▸ **To be done**: Give back a single number, the count of lines containing the word "None".

▸ **Information supplied**:
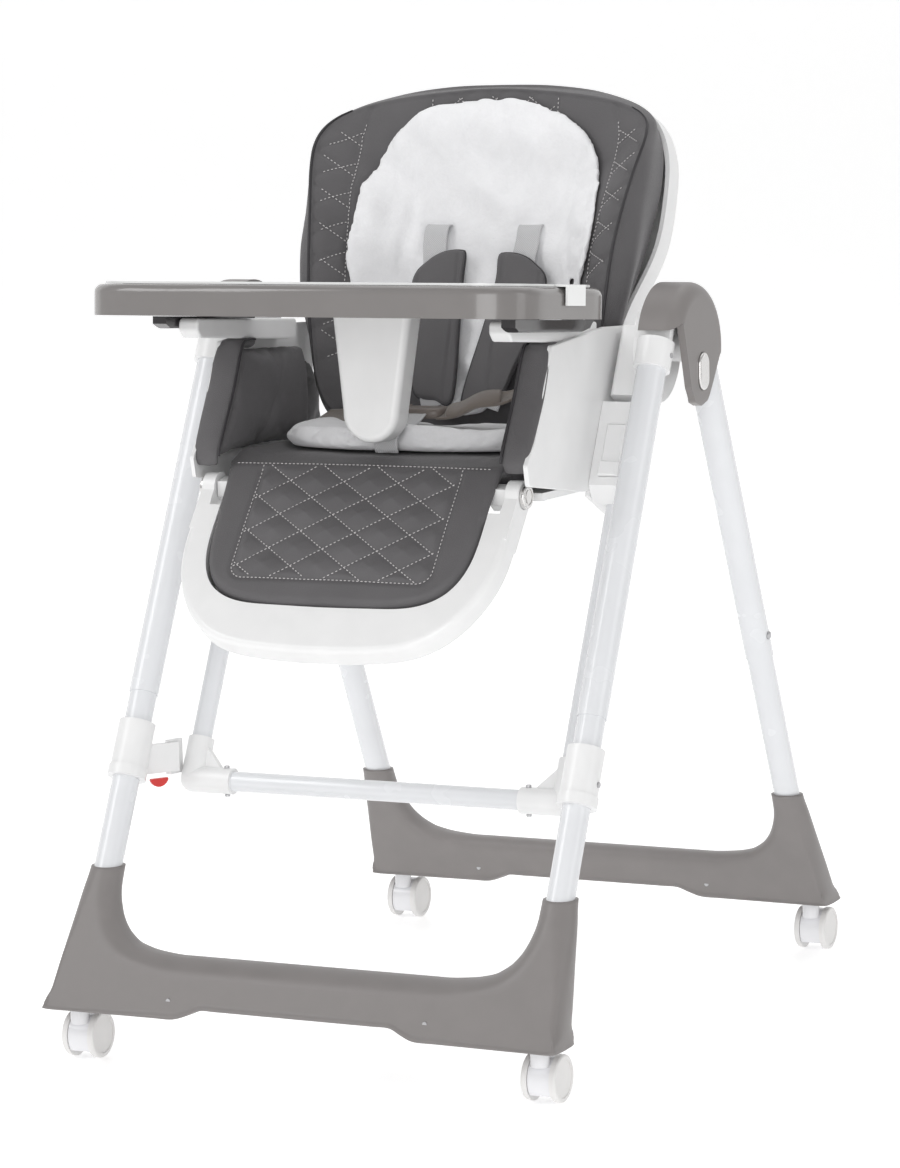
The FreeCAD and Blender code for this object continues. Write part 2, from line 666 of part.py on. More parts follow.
def tray_liner():
    """White lift-off dish with a thumb flap over each side of the rim."""
    flange = plate_z(tray_outline(10), TRAY_H + 0.4, TRAY_H + 0.4 + LINER_T)
    well = plate_z(tray_outline(TRAY_RIM + 0.6), 13.4, TRAY_H + 0.4 + LINER_T)
    space = plate_z(tray_outline(TRAY_RIM + 0.6 + LINER_T), 13.4 + LINER_T, TRAY_H + 10)
    flap_top = box(235, 260, 0, 46, TRAY_H + 0.4, TRAY_H + 0.4 + LINER_T)
    flap_side = box(258, 260.5, 0, 46, 14, TRAY_H + 0.4 + LINER_T)
    flap = soften(fuse([flap_top, flap_side]), 1.0, lambda e: e.BoundBox.YLength > 40
                  and e.BoundBox.XMin > 259 and e.BoundBox.ZMin > 30)
    return fuse([flange, well, flap, mirrored(flap)]).cut(space)


def crotch_post():
    """Tapered post below the tray that keeps the child from sliding out."""
    outline = [V(-46, 0, 0), V(46, 0, 0), V(33, 0, -100)]
    arc = Part.Arc(V(33, 0, -100), V(0, 0, -134), V(-33, 0, -100)).toShape()
    straight = Part.makePolygon(outline)
    last = Part.makePolygon([V(-33, 0, -100), V(-46, 0, 0)])
    post = Part.Face(Part.Wire(straight.Edges + [arc] + last.Edges)).extrude(V(0, 36, 0))
    post = soften(post, 8.0, lambda e: e.BoundBox.YLength < 0.1 and e.BoundBox.ZLength > 5)
    post.translate(V(0, 70, -0.2))
    return post


def tray_trigger():
    """Dark squeeze lever outside each arm that frees the tray."""
    lever = prism_x([(-22, -1), (182, -1), (172, -9), (150, -14), (-10, -14), (-22, -9)], 196, 212)
    lever = soften(lever, 3.0, lambda e: e.BoundBox.YLength > 100 and e.BoundBox.ZMax < -10)
    return lever


# ---------------------------------------------------------------- export
os.makedirs("parts", exist_ok=True)

export("front_legs_upper", both(upper_leg(front_leg, HUB_INSERT_Z)))
export("front_legs_lower", both(lower_leg(front_leg)))
export("front_foot", foot(front_leg))
export_pair("front_hub", front_hub())
export("hub_bolts", both(hub_bolt()))
export("seat_rails", both(seat_rail()))
export("crossbar", x_rod(22 - RAIL_X, RAIL_X - 22, RAIL_Y, RAIL_Z, RAIL_R))
export("elbows", both(elbow()))
export_pair("leg_clamp", leg_clamp())
export("rail_brackets", both(rail_bracket()))
export("frame_screws", frame_screws())
export("fold_latch", fold_latch())

export("rear_legs_upper", both(upper_leg(rear_leg, 799).cut(snap_hole(rear_leg))))
export("rear_legs_lower", both(lower_leg(rear_leg).cut(snap_hole(rear_leg))))
export("rear_foot", foot(rear_leg))
export("rear_foot_screws", both(foot_screw(rear_leg, SCREW_R)))
export_pair("hub_cap", hub_cap())
export_pair("fold_button", fold_button())
export_pair("leg_snap", snap_button(rear_leg))

for end, leg_line in (("front", front_leg), ("rear", rear_leg)):
    export_pair("caster_hood_" + end, caster_hood(leg_line))
    export_pair("caster_wheels_" + end, caster_wheels(leg_line))

export("seat_shell", seat_shell())
export_pair("slider", slider())
export_pair("height_lever", height_lever())
export("arm_rests", both(arm_rest()))
export("seat_fasteners", seat_fasteners())
export("seat_cushion", seat_cushion())
export("side_bolsters", side_bolsters())
export("insert_seat", insert_seat())
export("waist_belt", waist_belt())
export("buckle", buckle())
export("crotch_strap", crotch_strap())

export("back_shell", in_back(back_shell()))
export("recline_lever", in_back(recline_lever()))
export("back_pad", in_back(back_pad()))
export("back_wings", in_back(back_wings()))
export("insert_back", in_back(insert_back()))
export("shoulder_harness", in_back(shoulder_harness()))

export("footrest_frame", in_footrest(footrest_frame()))
export("footrest_pad", in_footrest(footrest_pad()))
export_pair("footrest_button", in_footrest(footrest_button()))

export("tray_base", in_tray(tray_base()))
export("tray_liner", in_tray(tray_liner()))
export("crotch_post", in_tray(crotch_post()))
export_pair("tray_trigger", in_tray(tray_trigger()))
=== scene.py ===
"""Baby high chair: materials, padded covers, straps, light and camera round the CAD frame."""
import json
import math

import bmesh
import bpy
import numpy as np
from mathutils import Matrix, Vector, noise


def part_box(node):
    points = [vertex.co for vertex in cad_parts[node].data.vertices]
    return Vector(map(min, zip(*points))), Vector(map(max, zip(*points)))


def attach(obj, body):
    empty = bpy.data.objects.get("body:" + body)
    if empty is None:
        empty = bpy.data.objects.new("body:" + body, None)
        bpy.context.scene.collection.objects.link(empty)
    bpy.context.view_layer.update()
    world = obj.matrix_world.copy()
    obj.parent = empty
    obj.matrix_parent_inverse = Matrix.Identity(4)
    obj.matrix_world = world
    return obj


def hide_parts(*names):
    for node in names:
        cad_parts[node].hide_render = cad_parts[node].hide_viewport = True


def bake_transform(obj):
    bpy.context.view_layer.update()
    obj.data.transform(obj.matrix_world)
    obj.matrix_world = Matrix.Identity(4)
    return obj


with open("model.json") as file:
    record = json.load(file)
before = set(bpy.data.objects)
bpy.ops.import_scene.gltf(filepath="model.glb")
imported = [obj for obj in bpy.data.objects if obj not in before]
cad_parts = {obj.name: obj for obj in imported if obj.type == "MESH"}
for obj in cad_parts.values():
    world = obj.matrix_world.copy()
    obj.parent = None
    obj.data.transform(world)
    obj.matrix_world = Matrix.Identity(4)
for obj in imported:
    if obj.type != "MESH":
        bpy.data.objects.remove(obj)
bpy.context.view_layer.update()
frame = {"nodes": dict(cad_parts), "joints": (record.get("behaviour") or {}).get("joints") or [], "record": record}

MM = 0.001
HINGES = {joint["name"]: Vector(joint["pos_m"]) for joint in frame["joints"] if "pos_m" in joint}

# ---- places, from the frame ----
BACK_LEAN_DEG = 17.5
FOOT_LEAN_DEG = 38.9
BACK_HINGE = HINGES["recline"]
FOOT_HINGE = HINGES["footrest_tilt"]
CUSHION_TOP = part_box("seat_cushion")[1].z / MM
CUSHION_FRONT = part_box("seat_cushion")[0].y / MM
CUSHION_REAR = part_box("seat_cushion")[1].y / MM
PUFF_FRAMES = 20


def working_frame(origin, lean_deg=0.0):
    """Millimetre frame at a point: local X across, Z up the leaning panel, -Y towards the child."""
    lean = Matrix.Rotation(math.radians(-lean_deg), 4, "X")
    return Matrix.Translation(origin) @ lean @ Matrix.Scale(MM, 4)


CHAIR = working_frame((0, 0, 0))
BACK = working_frame(BACK_HINGE, BACK_LEAN_DEG)
FOOTREST = working_frame(FOOT_HINGE, FOOT_LEAN_DEG)


# ---------------------------------------------------------------- curves and meshes
def smooth_path(points, count, closed=False):
    """Evenly spaced points on a Catmull-Rom curve through the given ones."""
    p = np.array(points, float)
    if closed:
        p = np.vstack([p[-1], p, p[0], p[1]])
    else:
        p = np.vstack([2 * p[0] - p[1], p, 2 * p[-1] - p[-2]])
    t = np.linspace(0, 1, 24, endpoint=False)[:, None]
    spans = []
    for a, b, c, d in zip(p[:-3], p[1:-2], p[2:-1], p[3:]):
        spans.append(0.5 * (2 * b + (c - a) * t + (2 * a - 5 * b + 4 * c - d) * t ** 2
                            + (3 * b - a - 3 * c + d) * t ** 3))
    dense = np.vstack(spans + [p[-2][None, :]])
    along = np.concatenate([[0], np.cumsum(np.linalg.norm(np.diff(dense, axis=0), axis=1))])
    wanted = np.linspace(0, along[-1], count + 1 if closed else count)
    even = np.stack([np.interp(wanted, along, dense[:, k]) for k in range(p.shape[1])], 1)
    return even[:-1] if closed else even


def symmetric_loop(half, count):
    """Closed loop from its right half, listed from the bottom centre up to the top centre."""
    left = [(-a, b) for a, b in reversed(half) if a > 0.01]
    return smooth_path(list(half) + left, count, closed=True)


def outward_faces(mesh):
    shape = bmesh.new()
    shape.from_mesh(mesh)
    bmesh.ops.recalc_face_normals(shape, faces=shape.faces)
    shape.to_mesh(mesh)
    shape.free()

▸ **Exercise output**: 5